La ratification de la Charte européenne c'est un peu comme la réintroduction de l'ours dans les Pyrénées, ou des loups dans les Alpes, cela ne peut se faire sans précautions... Ces derniers ont déjà tué 28 000 moutons en quelques années...
La Charte date un peu et a déjà un aspect vieillot. Quand on parle de la ratifier en France de quoi s'agit-il ? De confirmer 39 de ses 98 mesures possibles. Soit pas grand chose. Mais lesquelles ?
Le 7 mai 1999, en partie suite aux luttes que nous avions menées en Bretagne, la France a déposé ses bonnes intentions avec un préambule fixant bien les choses. Elle veut bien faire un petit effort à conditions « qu'elle ne vise pas la reconnaissance et la protection des minorités » « que l'emploi du terme -groupe- de locuteurs ne confère pas de droits collectifs pour les locuteurs des langues régionales ou minoritaires » « qu'elle soit compatible avec la Constitution et n'aille pas à l'encontre de l'article 2 qui prévoit que le français est la langue de la république... » « que son enseignement soit facultatif de même que celui de l'histoire et de la culture... »
Après quoi il est écrit que la France « envisage » de s'engager à appliquer certains paragraphes ou alinéas, soit 39 en tout.
Prenons l'exemple du point 8 – Enseignement. Il y a 10 points qui se déclinent en 1 ou plusieurs alinéas. Dans la plupart des cas nous trouvons des dispositions de ce genre :
Les Parties s'engagent...sans préjudice de l'enseignement de la langue officielle de l'État : « A appliquer l'une des mesures suivantes au moins au élèves dont les familles le souhaitent et dont le nombre est jugé suffisant... »
- prévoir un enseignement primaire assuré dans les langues régionales ou minoritaires, où
- prévoir qu'une partie substantielle de l'enseignement primaire soit assuré dans les langues régionales où
- que l'enseignement des langues régionales ou minoritaires concernées fasse partie intégrante du curriculum...
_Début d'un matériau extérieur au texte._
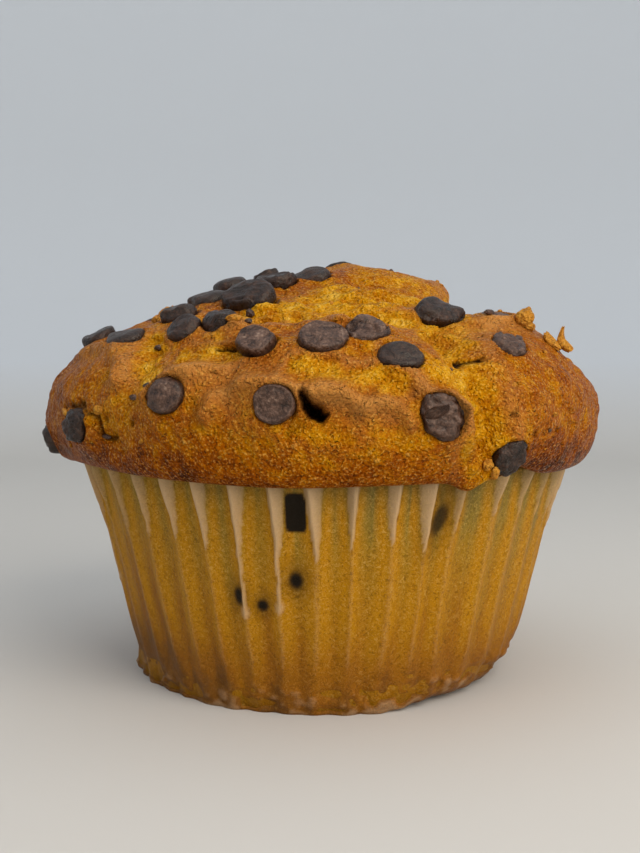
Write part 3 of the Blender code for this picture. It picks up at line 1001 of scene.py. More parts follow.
@dataclass
class Cake:
    """The baked cake: a fine cap on a plain body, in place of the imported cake."""

    form: CapForm
    seats: dict[str, ChipSeat]
    material: bpy.types.Material
    side: int = 300
    # Rings under the lip, by distance past its radius and over its edge.
    groove: tuple[tuple[float, float], ...] = ((-0.20, 0.35), (-0.35, 1.7))
    # Rings behind the paper, by height and distance inside its wall.
    wall: tuple[tuple[float, float], ...] = ((33.9, 1.4), (9.0, 1.5), (5.0, 2.6), (3.0, 4.0), (2.2, 6.0))
    body_bake: float = 0.4
    seed: int = 7
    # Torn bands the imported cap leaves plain; a rise under 0 marks them, its size unused.
    bands: tuple[Seam, ...] = (
        Seam(1.5, -1.0, ((-45, 0.41), (-41, 0.36), (-38.5, 0.30), (-35, 0.262))),
        Seam(1.6, -1.0, ((-5, 0.292), (-1, 0.275), (5, 0.255), (11, 0.25))),
        Seam(1.3, -1.0, ((14, 0.33), (19, 0.30), (21, 0.26))),
        Seam(1.3, -1.0, ((-30, 0.335), (-23, 0.335), (-18.5, 0.33))),
        Seam(1.8, -1.0, ((-120, 0.30), (-126, 0.38), (-140, 0.42))),
        Seam(1.7, -1.0, ((100, 0.33), (108, 0.28), (121, 0.27))),
        Seam(1.6, -1.0, ((150, 0.33), (158, 0.42), (172, 0.44))),
    )
    open_crumb: tuple[Swell, ...] = (
        Swell(-7, 0.60, 10.0, 3.6, 0, 1.0, 1.5),
        Swell(13, 0.70, 8.0, 6.5, 0, 1.0, 1.5),
        Swell(40, 0.66, 5.0, 5.0, 0, 0.8, 1.5),
        Swell(29, 0.42, 4.5, 4.5, 0, 1.0, 1.5),
        Swell(-150, 0.68, 8.0, 5.0, 0, 1.0, 1.5),
    )
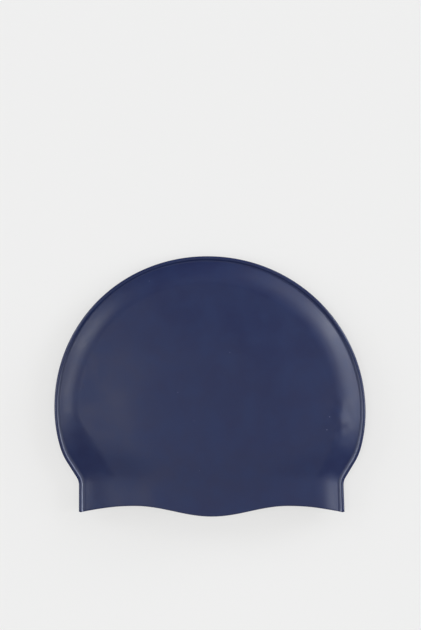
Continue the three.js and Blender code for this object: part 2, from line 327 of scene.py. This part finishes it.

A votre avis que choisira le gouvernement le moment venu ?
Même si les jacobins ne veillaient pas, il ne pourrait prendre le premier point correspondant à l'enseignement immersif puisque actuellement cela serait cassé par le Conseil d'État. Voilà d'ailleurs pourquoi le Sénat, s'il a été plus loin que la loi Deixonne votée il y a...62 ans... a refusé d'inscrire l'enseignement immersif dans ses recommandations la semaine dernière. « Jamais on est allé aussi loin... » disent des sénateurs, mais on est encore loin de rattraper le peloton des pays qui prennent les dispositions indispensables pour respecter la devise de l'Europe : « Unis dans la diversité. »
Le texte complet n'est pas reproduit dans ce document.